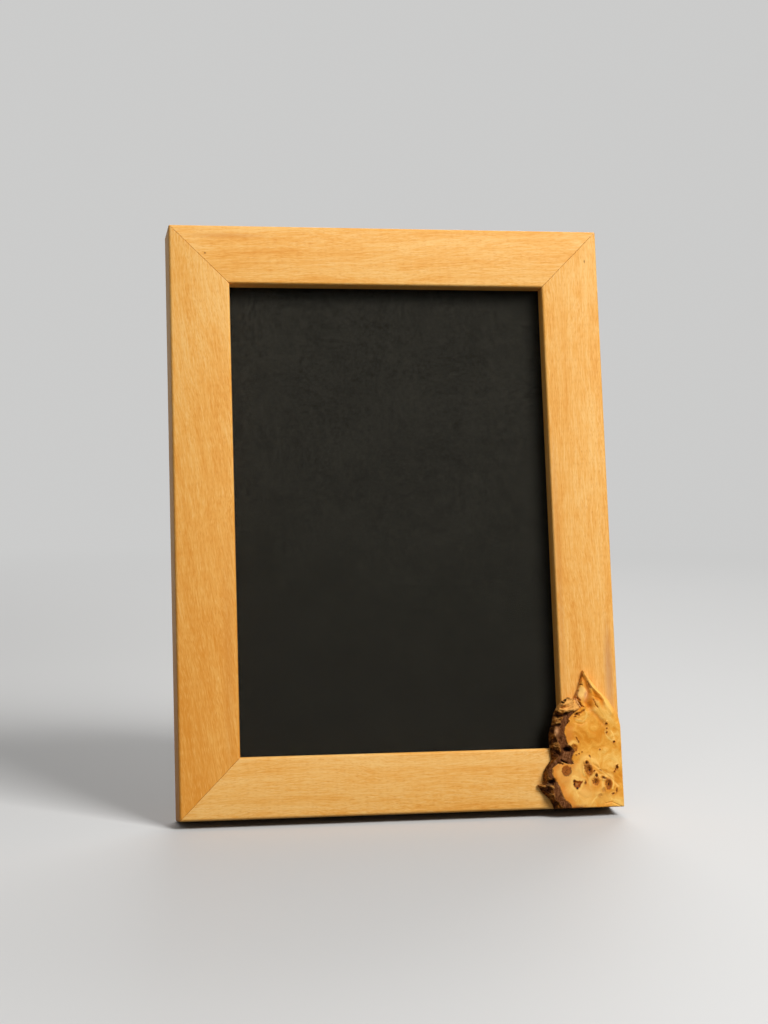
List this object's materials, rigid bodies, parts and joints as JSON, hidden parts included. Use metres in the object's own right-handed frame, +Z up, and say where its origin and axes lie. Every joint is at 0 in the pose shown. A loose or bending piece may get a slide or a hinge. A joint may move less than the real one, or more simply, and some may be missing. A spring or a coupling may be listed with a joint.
{
  "type": "picture frame",
  "caption": "Mitred wooden desk picture frame with a live-edge burl slab over its lower right corner, glazed, leaning back on a folding hinged strut.",
  "frame": {"origin": "on the supporting surface, under the middle of the whole object standing open on its strut", "axes": "+X to the viewer's right across the front, +Y to the back, so the front looks towards -Y, +Z up; the frame leans back 10.5 degrees"},
  "size_m": [0.184, 0.0908, 0.2452],
  "materials": {
    "beech": "planed, sanded and oiled, satin",
    "burl": "sanded and oiled burl with its natural bark edge",
    "glass": "clear picture glass",
    "card": "matt charcoal card",
    "foam_board": "white foam board",
    "hardboard": "brown hardboard",
    "steel": "bright plated steel"
  },
  "bodies": {
    "frame": {"left_stile": "beech", "right_stile": "beech", "top_rail": "beech", "bottom_rail": "beech", "burl_corner": "burl", "glass_pane": "glass", "print_card": "card", "filler_board": "foam_board", "backing_board": "hardboard", "corner_nail_bottom_left_inner": "steel", "corner_nail_bottom_left_outer": "steel", "corner_nail_bottom_right_inner": "steel", "corner_nail_bottom_right_outer": "steel", "corner_nail_top_left_inner": "steel", "corner_nail_top_left_outer": "steel", "corner_nail_top_right_inner": "steel", "corner_nail_top_right_outer": "steel", "button_screw_bottom_left": "steel", "button_screw_bottom_right": "steel", "button_screw_left_lower": "steel", "button_screw_left_upper": "steel", "button_screw_right_lower": "steel", "button_screw_right_upper": "steel", "button_screw_top_left": "steel", "button_screw_top_right": "steel", "hinge_leaf_fixed": "steel", "hinge_pin": "steel", "leaf_rivet_left": "steel", "leaf_rivet_right": "steel"},
    "strut": {"strut_leg": "beech", "hinge_leaf_moving": "steel", "leg_rivet_left": "steel", "leg_rivet_right": "steel"},
    "button_bottom_left": {"turn_button_bottom_left": "steel"},
    "button_bottom_right": {"turn_button_bottom_right": "steel"},
    "button_left_lower": {"turn_button_left_lower": "steel"},
    "button_left_upper": {"turn_button_left_upper": "steel"},
    "button_right_lower": {"turn_button_right_lower": "steel"},
    "button_right_upper": {"turn_button_right_upper": "steel"},
    "button_top_left": {"turn_button_top_left": "steel"},
    "button_top_right": {"turn_button_top_right": "steel"}
  },
  "joints": [
    {"name": "strut_fold", "type": "hinge", "parent": "frame", "child": "strut", "pos_m": [0, 0.01173, 0.16167], "axis": [1, 0, 0], "range_deg": [-21, 0]},
    {"name": "button_bottom_left_turn", "type": "hinge", "parent": "frame", "child": "button_bottom_left", "pos_m": [-0.048, -0.01811, 0.00855], "axis": [0, 0.9832, -0.1828], "continuous": true},
    {"name": "button_bottom_right_turn", "type": "hinge", "parent": "frame", "child": "button_bottom_right", "pos_m": [0.048, -0.01811, 0.00855], "axis": [0, 0.9832, -0.1828], "continuous": true},
    {"name": "button_left_lower_turn", "type": "hinge", "parent": "frame", "child": "button_left_lower", "pos_m": [-0.083, -0.00861, 0.05967], "axis": [0, 0.9832, -0.1828], "continuous": true},
    {"name": "button_left_upper_turn", "type": "hinge", "parent": "frame", "child": "button_left_upper", "pos_m": [-0.083, 0.01405, 0.18158], "axis": [0, 0.9832, -0.1828], "continuous": true},
    {"name": "button_right_lower_turn", "type": "hinge", "parent": "frame", "child": "button_right_lower", "pos_m": [0.083, -0.00861, 0.05967], "axis": [0, 0.9832, -0.1828], "continuous": true},
    {"name": "button_right_upper_turn", "type": "hinge", "parent": "frame", "child": "button_right_upper", "pos_m": [0.083, 0.01405, 0.18158], "axis": [0, 0.9832, -0.1828], "continuous": true},
    {"name": "button_top_left_turn", "type": "hinge", "parent": "frame", "child": "button_top_left", "pos_m": [-0.048, 0.02356, 0.23271], "axis": [0, 0.9832, -0.1828], "continuous": true},
    {"name": "button_top_right_turn", "type": "hinge", "parent": "frame", "child": "button_top_right", "pos_m": [0.048, 0.02356, 0.23271], "axis": [0, 0.9832, -0.1828], "continuous": true}
  ]
}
++++++++++
> [REQUIRED TASK]:
Select the lines that carry the string "object" and copy them.

> [ANSWER IN FULL]:
List this object's materials, rigid bodies, parts and joints as JSON, hidden parts included. Use metres in the object's own right-handed frame, +Z up, and say where its origin and axes lie. Every joint is at 0 in the pose shown. A loose or bending piece may get a slide or a hinge. A joint may move less than the real one, or more simply, and some may be missing. A spring or a coupling may be listed with a joint.
  "frame": {"origin": "on the supporting surface, under the middle of the whole object standing open on its strut", "axes": "+X to the viewer's right across the front, +Y to the back, so the front looks towards -Y, +Z up; the frame leans back 10.5 degrees"},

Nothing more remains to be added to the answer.